▸ Data listing:

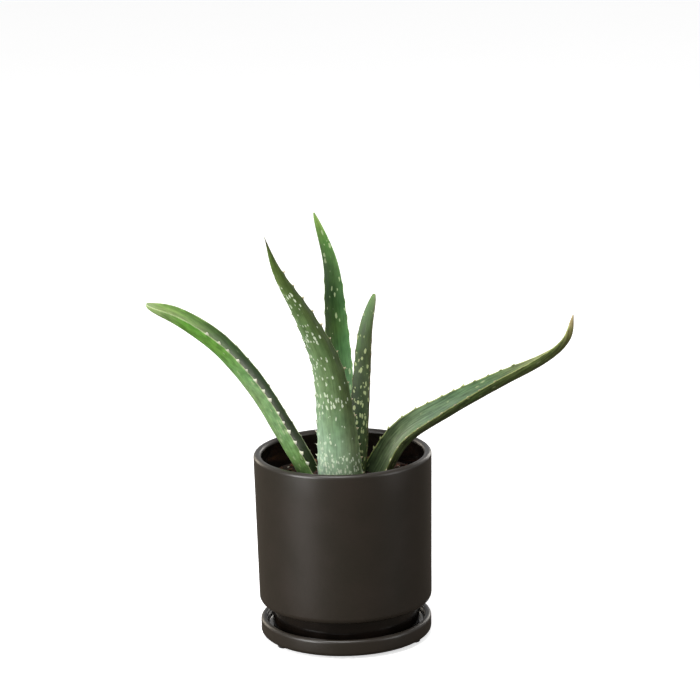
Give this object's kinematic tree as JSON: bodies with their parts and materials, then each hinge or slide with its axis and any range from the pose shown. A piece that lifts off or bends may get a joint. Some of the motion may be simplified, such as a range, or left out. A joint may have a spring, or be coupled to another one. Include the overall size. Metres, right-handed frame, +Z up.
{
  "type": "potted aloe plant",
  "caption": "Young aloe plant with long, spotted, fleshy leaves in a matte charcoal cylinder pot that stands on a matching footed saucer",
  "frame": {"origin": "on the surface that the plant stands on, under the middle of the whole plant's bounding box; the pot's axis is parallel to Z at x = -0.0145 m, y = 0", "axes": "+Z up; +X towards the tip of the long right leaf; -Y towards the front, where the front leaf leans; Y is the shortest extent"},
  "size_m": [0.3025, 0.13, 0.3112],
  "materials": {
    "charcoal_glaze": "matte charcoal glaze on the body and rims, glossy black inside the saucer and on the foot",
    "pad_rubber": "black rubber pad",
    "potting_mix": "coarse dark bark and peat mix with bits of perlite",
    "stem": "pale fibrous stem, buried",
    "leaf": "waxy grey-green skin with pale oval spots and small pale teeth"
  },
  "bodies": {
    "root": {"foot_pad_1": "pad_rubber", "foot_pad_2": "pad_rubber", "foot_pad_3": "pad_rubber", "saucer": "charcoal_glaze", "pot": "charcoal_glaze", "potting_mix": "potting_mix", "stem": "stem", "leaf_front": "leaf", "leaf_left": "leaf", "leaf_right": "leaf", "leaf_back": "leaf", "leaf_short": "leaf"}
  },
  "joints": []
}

* * *

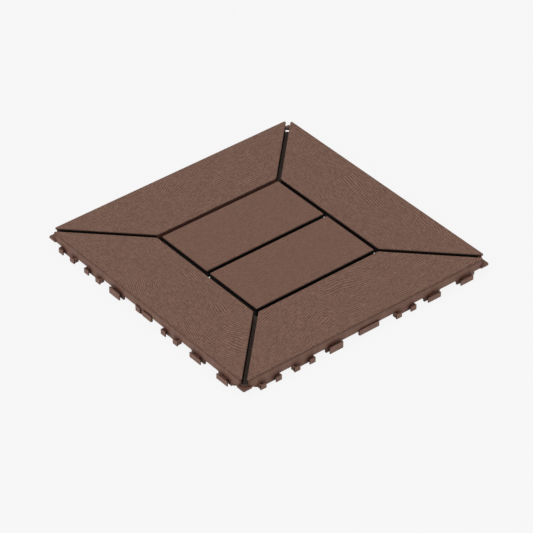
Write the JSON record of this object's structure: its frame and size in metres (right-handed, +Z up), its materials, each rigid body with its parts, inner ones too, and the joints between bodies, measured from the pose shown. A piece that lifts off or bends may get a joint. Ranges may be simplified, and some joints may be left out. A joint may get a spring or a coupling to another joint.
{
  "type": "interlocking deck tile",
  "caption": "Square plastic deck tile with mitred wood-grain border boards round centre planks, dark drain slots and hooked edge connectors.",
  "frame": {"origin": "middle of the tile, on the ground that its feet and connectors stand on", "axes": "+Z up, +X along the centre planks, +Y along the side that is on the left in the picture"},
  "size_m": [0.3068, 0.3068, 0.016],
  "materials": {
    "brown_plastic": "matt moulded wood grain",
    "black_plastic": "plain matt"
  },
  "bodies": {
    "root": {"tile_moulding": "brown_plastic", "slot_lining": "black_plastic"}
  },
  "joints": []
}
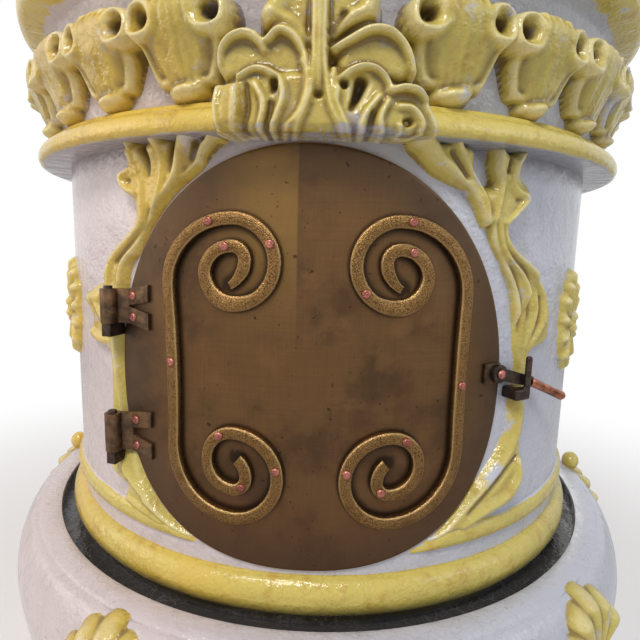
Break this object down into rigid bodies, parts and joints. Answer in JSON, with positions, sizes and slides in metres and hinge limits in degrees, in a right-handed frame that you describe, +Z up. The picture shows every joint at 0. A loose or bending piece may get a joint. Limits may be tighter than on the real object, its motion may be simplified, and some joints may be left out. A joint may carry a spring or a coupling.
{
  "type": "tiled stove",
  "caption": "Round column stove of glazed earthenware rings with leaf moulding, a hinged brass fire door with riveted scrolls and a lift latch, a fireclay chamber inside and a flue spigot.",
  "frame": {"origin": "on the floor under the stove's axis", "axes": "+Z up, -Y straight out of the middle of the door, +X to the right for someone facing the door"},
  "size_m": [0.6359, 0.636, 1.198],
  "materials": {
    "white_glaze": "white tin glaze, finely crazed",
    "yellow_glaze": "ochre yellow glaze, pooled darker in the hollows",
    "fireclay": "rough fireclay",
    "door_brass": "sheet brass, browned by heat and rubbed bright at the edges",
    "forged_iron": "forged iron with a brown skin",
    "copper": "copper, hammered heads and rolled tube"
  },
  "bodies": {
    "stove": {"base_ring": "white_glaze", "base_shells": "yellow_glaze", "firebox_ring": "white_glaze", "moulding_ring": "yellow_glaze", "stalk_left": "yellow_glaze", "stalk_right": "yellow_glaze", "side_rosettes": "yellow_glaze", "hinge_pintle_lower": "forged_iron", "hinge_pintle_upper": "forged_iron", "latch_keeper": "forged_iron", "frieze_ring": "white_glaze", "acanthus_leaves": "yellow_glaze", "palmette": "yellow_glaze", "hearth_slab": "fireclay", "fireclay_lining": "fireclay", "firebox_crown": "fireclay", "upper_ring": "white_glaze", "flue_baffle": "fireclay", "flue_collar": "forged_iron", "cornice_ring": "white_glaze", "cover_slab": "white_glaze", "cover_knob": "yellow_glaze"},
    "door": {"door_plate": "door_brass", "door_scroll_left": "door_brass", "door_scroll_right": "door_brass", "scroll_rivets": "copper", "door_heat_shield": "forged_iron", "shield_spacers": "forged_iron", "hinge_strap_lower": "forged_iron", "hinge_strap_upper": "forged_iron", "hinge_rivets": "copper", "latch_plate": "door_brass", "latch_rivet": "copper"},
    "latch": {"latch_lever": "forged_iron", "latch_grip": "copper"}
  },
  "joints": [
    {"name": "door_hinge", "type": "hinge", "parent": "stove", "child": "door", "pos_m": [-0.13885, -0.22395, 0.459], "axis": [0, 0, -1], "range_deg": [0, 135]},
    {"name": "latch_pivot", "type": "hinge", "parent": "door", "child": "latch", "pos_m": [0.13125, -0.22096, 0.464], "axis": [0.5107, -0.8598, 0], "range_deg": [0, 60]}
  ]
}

* * *

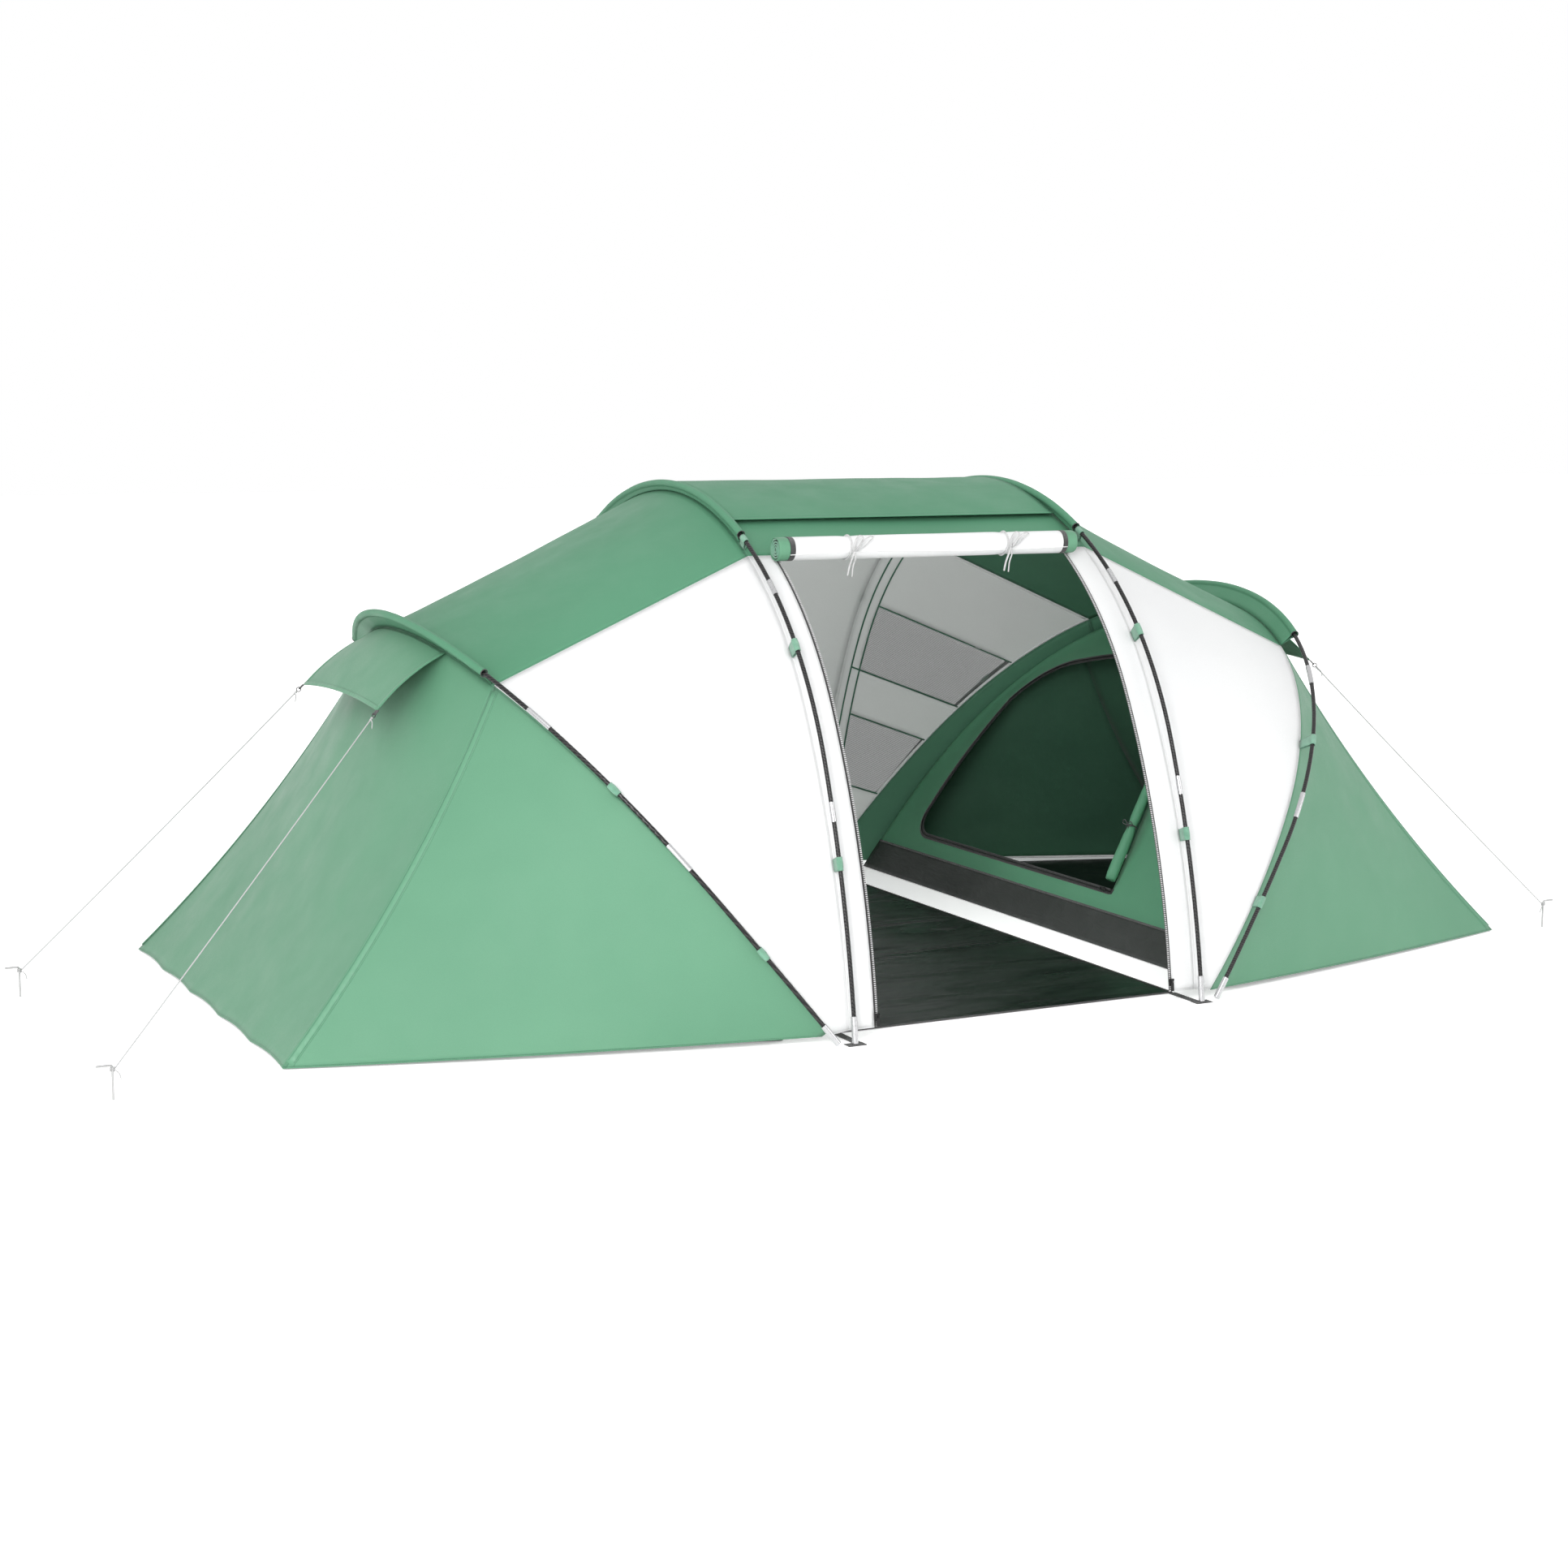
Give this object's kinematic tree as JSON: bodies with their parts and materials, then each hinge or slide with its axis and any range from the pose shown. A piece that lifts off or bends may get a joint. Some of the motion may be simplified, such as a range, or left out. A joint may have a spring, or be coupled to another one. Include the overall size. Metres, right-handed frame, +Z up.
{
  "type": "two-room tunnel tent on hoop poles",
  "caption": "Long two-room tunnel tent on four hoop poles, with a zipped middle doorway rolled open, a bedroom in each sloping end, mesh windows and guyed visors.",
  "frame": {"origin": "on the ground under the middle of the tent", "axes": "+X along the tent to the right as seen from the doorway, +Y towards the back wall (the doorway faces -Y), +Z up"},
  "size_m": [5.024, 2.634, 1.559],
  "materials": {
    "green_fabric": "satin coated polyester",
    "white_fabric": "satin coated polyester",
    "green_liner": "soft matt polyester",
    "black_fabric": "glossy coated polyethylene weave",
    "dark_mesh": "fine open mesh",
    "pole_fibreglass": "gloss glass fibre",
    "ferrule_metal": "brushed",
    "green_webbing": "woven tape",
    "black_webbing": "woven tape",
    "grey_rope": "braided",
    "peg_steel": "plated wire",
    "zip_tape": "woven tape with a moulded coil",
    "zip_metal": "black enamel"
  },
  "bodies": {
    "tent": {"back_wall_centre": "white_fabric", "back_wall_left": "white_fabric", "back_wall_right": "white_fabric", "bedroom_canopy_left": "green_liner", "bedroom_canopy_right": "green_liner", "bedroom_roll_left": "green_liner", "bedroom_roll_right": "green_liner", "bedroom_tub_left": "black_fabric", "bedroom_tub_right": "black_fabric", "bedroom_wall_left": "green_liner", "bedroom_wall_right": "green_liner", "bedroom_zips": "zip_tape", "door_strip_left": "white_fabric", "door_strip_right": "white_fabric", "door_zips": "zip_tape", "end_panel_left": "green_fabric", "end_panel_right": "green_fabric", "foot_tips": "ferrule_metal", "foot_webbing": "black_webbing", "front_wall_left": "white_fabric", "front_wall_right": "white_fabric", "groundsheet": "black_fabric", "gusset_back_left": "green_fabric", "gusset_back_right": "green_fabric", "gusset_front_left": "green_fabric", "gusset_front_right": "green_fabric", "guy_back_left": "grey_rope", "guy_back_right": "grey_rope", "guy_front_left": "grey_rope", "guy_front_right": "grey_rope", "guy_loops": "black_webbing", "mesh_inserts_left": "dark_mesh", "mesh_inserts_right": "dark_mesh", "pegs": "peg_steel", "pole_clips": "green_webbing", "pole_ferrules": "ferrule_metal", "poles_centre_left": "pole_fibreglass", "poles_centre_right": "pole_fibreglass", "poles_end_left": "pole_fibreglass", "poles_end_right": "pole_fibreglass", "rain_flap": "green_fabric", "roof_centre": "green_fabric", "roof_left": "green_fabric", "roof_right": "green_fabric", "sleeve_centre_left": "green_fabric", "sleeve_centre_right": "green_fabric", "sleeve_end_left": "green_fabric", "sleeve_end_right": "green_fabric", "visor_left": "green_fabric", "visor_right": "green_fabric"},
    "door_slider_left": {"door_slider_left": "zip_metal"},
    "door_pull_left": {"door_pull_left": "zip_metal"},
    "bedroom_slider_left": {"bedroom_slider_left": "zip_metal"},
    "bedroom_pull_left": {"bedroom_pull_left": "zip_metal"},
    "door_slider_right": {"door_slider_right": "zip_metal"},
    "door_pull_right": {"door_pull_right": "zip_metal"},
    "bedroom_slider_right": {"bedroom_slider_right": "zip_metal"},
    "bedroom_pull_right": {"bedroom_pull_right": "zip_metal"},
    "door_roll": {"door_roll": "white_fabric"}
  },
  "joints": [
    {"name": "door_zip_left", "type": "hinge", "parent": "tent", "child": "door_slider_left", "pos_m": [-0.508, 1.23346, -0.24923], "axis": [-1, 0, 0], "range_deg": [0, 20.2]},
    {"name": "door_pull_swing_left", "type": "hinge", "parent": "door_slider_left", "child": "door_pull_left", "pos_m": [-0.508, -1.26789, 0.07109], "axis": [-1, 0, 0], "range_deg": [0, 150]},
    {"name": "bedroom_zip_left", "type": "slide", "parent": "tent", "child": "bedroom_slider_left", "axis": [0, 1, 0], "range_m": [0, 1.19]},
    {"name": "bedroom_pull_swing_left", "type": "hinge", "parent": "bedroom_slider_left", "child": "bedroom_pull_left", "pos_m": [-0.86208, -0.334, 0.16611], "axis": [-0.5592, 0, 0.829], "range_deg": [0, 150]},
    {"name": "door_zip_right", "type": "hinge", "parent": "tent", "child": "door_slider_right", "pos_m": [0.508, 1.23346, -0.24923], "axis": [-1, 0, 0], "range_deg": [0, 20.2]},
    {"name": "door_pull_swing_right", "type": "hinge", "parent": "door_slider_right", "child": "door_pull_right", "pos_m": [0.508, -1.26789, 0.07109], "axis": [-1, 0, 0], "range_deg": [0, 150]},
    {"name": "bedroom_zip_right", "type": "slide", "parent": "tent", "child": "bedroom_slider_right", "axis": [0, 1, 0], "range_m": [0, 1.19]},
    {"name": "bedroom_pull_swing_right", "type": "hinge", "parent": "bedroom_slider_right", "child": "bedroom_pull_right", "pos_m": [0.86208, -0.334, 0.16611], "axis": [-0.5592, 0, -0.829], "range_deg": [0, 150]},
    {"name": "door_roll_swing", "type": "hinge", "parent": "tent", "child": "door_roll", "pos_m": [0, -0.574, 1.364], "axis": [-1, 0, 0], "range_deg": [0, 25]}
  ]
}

▸ Problem details:
Identify the lines in the entries that hold "picture" and return each one.

▸ Completed task:
  "frame": {"origin": "middle of the tile, on the ground that its feet and connectors stand on", "axes": "+Z up, +X along the centre planks, +Y along the side that is on the left in the picture"},
Break this object down into rigid bodies, parts and joints. Answer in JSON, with positions, sizes and slides in metres and hinge limits in degrees, in a right-handed frame that you describe, +Z up. The picture shows every joint at 0. A loose or bending piece may get a joint. Limits may be tighter than on the real object, its motion may be simplified, and some joints may be left out. A joint may carry a spring or a coupling.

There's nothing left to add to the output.